Bofetadas inútiles - Por Rosa Montero

La ciencia demuestra la inutilidad y el daño de los azotes, y por fortuna es una realidad cada día más evidente para todos.

Bofetadas inútiles - Por Rosa Montero
Bofetadas inútiles - Por Rosa Montero

Hace un par de semanas, Francia aprobó la llamada “ley anti­bofetadas”, que prohíbe castigar físicamente a los niños tanto en la escuela como en sus casas. La noticia no me sorprendió; lo que sí me chocó fue la respuesta de los españoles a esta medida: los comentarios en las radios y en los digitales de los periódicos; el tono furibundo, la burla, la dignidad herida. Salvo unas pocas excepciones, a la mayoría parecía que les habían mentado a la madre con esta ley, así de personalmente se lo tomaban. Aunque, ahora que lo pienso, quizá fuera literal lo de la mención materna, porque muchos se referían a los guantazos que les habían atizado sus progenitores en la infancia y a lo bien que habían salido ellos. Unas palabras que, además de maravillarme por el altísimo grado de autoestima que esta gente parecía tener, no dejaban de conmoverme por la tenaz defensa de la honra paterna.

“¡Pero qué locura!”, “¡Sólo faltaba que se metieran a controlarnos también en nuestras casas!”, estas son las frases y el tono de muchas de las intervenciones. ¿Sólo faltaba que se metieran en las casas? No sé, a mí me parece que se meten poco, y no a controlar, sino a evitar los abusos. Tengo la sensación de que el sacrosanto respeto que se ha tenido tradicionalmente en España por la institución de la familia ha creado muchos infiernos silenciosos en la clausura de lo doméstico. De esa intimidad sellada está emergiendo ahora, gracias a décadas de atención política y social, el maltrato contra las mujeres, pero el ejercido contra los niños y los ancianos sigue aún por debajo de la línea de visibilidad. En 2018, la Fundación ANAR presentó un estudio de la violencia contra los niños en España; tras analizar casi dos millones y medio de llamadas a sus teléfonos de ayuda, han descubierto que el maltrato infantil se ha cuadruplicado desde 2009, aumentando la frecuencia, la duración y la gravedad. Pues bien, en un 58% de los casos la culpable es la propia familia, y la mitad de las veces son los padres (más ellos que ellas).

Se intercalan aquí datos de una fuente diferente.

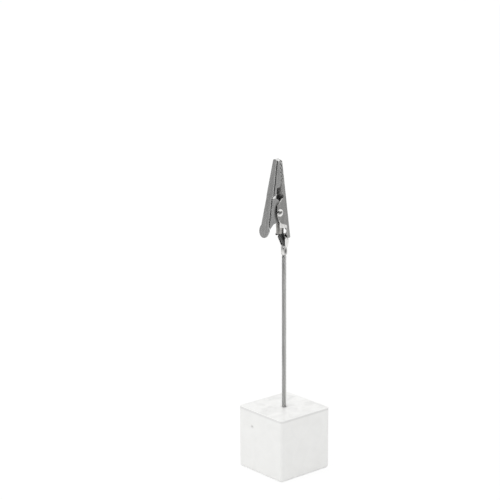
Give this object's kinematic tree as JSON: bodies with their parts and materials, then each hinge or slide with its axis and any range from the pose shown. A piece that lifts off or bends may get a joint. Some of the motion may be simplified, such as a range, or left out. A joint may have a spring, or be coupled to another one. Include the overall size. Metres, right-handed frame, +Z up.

Según un informe de Unicef de 2014, el 80% de los niños del mundo entre 2 y 14 años padece “disciplina violenta”.

“Una bofetada normal de vez en cuando es mano de santo”, dicen. Ese es el problema: ¿quién define lo que es “normal” y lo que es “de cuando en cuando”? ¿Cómo se puede dejar algo tan proclive a infinidad de abusos al criterio de cualquiera, en la indefensión de los niños y la opacidad de los hogares? Sí, mi madre, una mujer maravillosa, también me atizó algún bofetón. No fue grave y no la culpo; sé que lo hizo por mi bien. Pero ya hemos superado eso, por favor. Numerosos estudios demuestran que pegar a los críos no sirve de nada; la última investigación (abril 2019), hecha por las Universidades de Míchigan y Texas con más de 160.000 niños, concluye que los azotes no sólo no funcionan, sino que además tienen efectos negativos: hay más probabilidades de que desafíen a los padres y de que tengan un mayor comportamiento antisocial, agresividad, problemas de salud mental y dificultades cognitivas.

La ciencia demuestra la inutilidad y el daño de los azotes, y por fortuna es una realidad cada día más evidente para todos. Francia ha sido el país número 56 en sacar una ley contra los castigos corporales; de hecho, y quizá para sorpresa de muchos de esos comentaristas indignados, España tiene una ley semejante desde 2007. Nuestra sociedad ha superado ya la penosa frase de “mi marido me pega lo normal”. Ahora a ver si superamos los bofetones.

Eso sí, prescindir de los castigos físicos no quiere decir dejar de educar a los niños, antes al contrario. Yo, que no tengo hijos, llevo teniendo perros 40 años. Permítanme la licencia de hablar de ellos. A mi primer perro, ignorante de mí, lo pegué para intentar enseñarlo. Fue un desastre toda la vida. Ahora mis peludos, a los que jamás he tocado, están incomparablemente más civilizados que aquel primer animal. Pero, claro, he tenido que esforzarme mucho más en su instrucción. Esa es la cuestión: educar es un trabajo constante y una inversión de tiempo importante. De lo que se deduce que dar un bofetón es un fracaso personal de quien abofetea. Como yo fracasé con mi pobre primer perro.